* **Exercise aim**: Search the listing below for the word "bodies" and copy each line that holds it.
════════════════
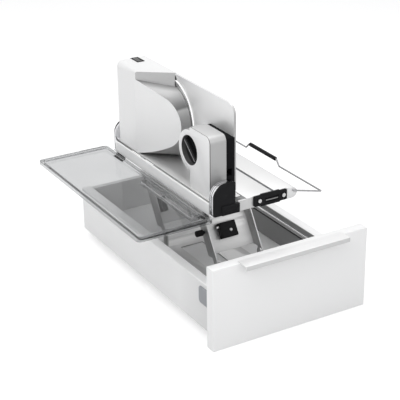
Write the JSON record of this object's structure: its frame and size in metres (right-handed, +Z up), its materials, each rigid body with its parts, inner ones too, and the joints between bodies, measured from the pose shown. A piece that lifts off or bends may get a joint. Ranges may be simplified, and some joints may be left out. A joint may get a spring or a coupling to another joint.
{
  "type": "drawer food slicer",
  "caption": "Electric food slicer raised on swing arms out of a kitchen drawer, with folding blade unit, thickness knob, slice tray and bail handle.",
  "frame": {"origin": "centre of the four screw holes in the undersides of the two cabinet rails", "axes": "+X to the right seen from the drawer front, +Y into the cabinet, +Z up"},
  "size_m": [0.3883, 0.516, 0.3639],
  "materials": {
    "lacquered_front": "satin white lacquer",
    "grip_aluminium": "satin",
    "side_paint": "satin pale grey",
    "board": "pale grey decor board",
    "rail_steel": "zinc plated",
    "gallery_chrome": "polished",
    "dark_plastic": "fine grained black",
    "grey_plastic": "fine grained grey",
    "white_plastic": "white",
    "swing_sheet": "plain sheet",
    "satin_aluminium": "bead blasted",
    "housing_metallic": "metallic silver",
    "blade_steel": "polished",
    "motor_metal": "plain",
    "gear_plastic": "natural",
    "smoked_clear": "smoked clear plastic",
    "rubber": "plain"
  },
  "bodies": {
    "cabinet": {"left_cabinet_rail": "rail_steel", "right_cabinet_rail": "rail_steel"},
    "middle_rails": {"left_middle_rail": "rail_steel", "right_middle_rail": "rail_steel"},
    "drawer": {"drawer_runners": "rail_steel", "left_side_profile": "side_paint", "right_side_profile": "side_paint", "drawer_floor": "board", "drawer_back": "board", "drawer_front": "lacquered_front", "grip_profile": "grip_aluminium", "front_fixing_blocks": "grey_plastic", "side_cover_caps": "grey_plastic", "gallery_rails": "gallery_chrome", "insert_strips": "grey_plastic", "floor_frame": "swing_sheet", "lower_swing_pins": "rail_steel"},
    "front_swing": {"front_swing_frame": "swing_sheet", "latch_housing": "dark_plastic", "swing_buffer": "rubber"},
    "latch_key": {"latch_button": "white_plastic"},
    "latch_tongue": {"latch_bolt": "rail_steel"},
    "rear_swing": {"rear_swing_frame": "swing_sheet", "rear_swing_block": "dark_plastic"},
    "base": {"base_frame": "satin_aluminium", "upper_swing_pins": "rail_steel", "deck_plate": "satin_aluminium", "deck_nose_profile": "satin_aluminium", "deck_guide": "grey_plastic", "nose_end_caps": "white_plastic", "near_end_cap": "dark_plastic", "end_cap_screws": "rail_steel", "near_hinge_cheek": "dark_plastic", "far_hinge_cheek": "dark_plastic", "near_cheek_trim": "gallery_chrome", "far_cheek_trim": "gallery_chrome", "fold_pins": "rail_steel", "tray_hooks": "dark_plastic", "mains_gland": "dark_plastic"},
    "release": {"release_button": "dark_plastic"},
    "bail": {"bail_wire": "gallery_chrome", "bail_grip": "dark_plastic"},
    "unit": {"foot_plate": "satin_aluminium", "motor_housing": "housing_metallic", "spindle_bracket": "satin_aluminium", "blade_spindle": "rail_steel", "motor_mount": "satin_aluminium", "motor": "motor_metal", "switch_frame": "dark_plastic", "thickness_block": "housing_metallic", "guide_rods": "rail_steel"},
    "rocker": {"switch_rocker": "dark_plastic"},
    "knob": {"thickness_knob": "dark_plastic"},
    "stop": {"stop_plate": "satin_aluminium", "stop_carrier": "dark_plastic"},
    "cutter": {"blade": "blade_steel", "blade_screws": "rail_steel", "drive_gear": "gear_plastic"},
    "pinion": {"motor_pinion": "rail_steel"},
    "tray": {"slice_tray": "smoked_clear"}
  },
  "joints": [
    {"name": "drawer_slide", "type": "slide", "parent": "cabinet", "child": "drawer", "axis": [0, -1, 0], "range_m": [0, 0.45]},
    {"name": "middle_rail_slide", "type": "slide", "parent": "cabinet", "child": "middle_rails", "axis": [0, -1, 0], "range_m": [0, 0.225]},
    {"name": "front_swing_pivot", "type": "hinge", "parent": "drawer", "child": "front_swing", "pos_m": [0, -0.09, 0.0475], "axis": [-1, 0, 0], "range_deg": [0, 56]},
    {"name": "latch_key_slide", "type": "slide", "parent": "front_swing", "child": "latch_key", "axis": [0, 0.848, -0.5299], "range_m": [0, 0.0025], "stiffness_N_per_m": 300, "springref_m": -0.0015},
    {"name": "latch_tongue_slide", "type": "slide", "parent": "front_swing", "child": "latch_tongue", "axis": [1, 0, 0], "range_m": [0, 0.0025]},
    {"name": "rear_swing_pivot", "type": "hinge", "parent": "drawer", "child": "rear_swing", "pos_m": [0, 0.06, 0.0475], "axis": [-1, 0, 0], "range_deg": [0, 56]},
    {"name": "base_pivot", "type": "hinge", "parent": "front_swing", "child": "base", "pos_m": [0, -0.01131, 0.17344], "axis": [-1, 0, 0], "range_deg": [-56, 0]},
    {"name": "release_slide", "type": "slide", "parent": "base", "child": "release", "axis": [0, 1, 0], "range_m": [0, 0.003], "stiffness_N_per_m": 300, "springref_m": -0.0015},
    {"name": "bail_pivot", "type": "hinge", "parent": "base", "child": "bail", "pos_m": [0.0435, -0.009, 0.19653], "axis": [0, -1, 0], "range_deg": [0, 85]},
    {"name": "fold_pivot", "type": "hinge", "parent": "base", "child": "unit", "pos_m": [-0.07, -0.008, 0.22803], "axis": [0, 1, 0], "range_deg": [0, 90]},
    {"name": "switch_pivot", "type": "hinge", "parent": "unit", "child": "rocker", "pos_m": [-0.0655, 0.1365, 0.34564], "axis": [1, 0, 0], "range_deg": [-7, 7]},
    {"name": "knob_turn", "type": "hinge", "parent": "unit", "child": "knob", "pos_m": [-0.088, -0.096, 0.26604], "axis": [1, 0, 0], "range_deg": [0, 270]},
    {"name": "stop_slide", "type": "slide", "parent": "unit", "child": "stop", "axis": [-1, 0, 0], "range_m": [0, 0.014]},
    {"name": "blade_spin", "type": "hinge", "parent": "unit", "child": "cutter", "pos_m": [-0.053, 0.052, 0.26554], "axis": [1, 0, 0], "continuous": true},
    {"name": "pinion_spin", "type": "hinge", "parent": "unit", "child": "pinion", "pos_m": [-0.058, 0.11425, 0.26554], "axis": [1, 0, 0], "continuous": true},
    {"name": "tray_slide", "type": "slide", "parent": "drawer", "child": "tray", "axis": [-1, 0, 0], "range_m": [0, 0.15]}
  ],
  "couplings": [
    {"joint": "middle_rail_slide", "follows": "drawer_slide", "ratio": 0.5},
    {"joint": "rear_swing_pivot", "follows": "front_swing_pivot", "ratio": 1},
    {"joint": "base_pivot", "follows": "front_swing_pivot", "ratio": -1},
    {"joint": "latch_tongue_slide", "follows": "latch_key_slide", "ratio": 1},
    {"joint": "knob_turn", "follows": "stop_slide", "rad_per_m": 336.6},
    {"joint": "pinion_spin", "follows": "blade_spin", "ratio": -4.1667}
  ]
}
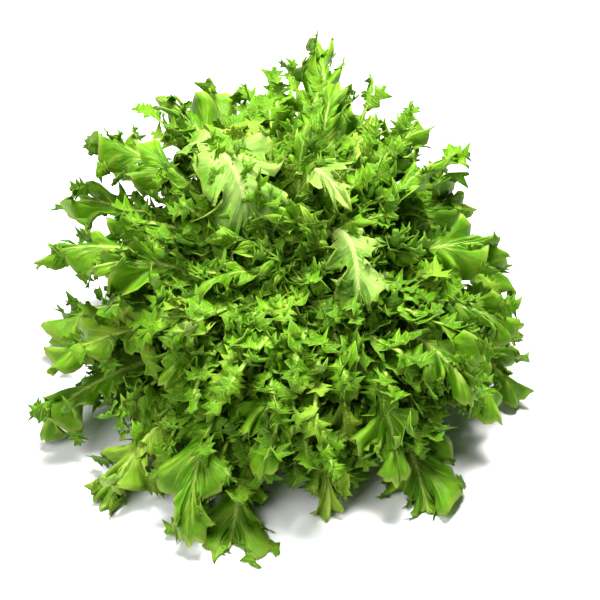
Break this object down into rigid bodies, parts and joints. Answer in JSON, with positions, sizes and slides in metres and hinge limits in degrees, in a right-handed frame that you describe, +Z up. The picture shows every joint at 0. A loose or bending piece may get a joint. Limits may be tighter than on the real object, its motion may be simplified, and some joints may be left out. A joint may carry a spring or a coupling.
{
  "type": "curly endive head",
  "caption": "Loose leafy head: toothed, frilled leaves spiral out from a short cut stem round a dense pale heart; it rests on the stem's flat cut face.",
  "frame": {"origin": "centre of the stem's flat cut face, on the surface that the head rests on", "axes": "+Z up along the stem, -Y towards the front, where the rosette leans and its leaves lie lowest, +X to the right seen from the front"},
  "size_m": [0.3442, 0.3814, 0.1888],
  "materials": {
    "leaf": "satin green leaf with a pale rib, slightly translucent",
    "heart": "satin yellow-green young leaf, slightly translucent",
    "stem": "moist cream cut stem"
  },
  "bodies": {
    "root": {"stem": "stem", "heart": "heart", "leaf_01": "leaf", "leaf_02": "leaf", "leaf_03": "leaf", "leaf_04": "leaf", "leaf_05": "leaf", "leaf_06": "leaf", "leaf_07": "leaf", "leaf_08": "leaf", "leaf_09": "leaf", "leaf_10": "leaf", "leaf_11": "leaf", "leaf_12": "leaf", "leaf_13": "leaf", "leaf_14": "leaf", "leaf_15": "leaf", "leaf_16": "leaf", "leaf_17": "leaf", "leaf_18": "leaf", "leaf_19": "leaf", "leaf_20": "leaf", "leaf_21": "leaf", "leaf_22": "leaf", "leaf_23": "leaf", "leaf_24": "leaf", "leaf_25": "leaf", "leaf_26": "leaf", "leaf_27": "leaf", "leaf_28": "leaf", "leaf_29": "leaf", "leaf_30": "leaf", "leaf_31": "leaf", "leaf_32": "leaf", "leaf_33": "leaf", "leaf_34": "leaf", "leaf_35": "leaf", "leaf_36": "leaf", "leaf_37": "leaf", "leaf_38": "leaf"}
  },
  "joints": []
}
════════════════
* **Correct output**:
Write the JSON record of this object's structure: its frame and size in metres (right-handed, +Z up), its materials, each rigid body with its parts, inner ones too, and the joints between bodies, measured from the pose shown. A piece that lifts off or bends may get a joint. Ranges may be simplified, and some joints may be left out. A joint may get a spring or a coupling to another joint.
  "bodies": {
Break this object down into rigid bodies, parts and joints. Answer in JSON, with positions, sizes and slides in metres and hinge limits in degrees, in a right-handed frame that you describe, +Z up. The picture shows every joint at 0. A loose or bending piece may get a joint. Limits may be tighter than on the real object, its motion may be simplified, and some joints may be left out. A joint may carry a spring or a coupling.
  "bodies": {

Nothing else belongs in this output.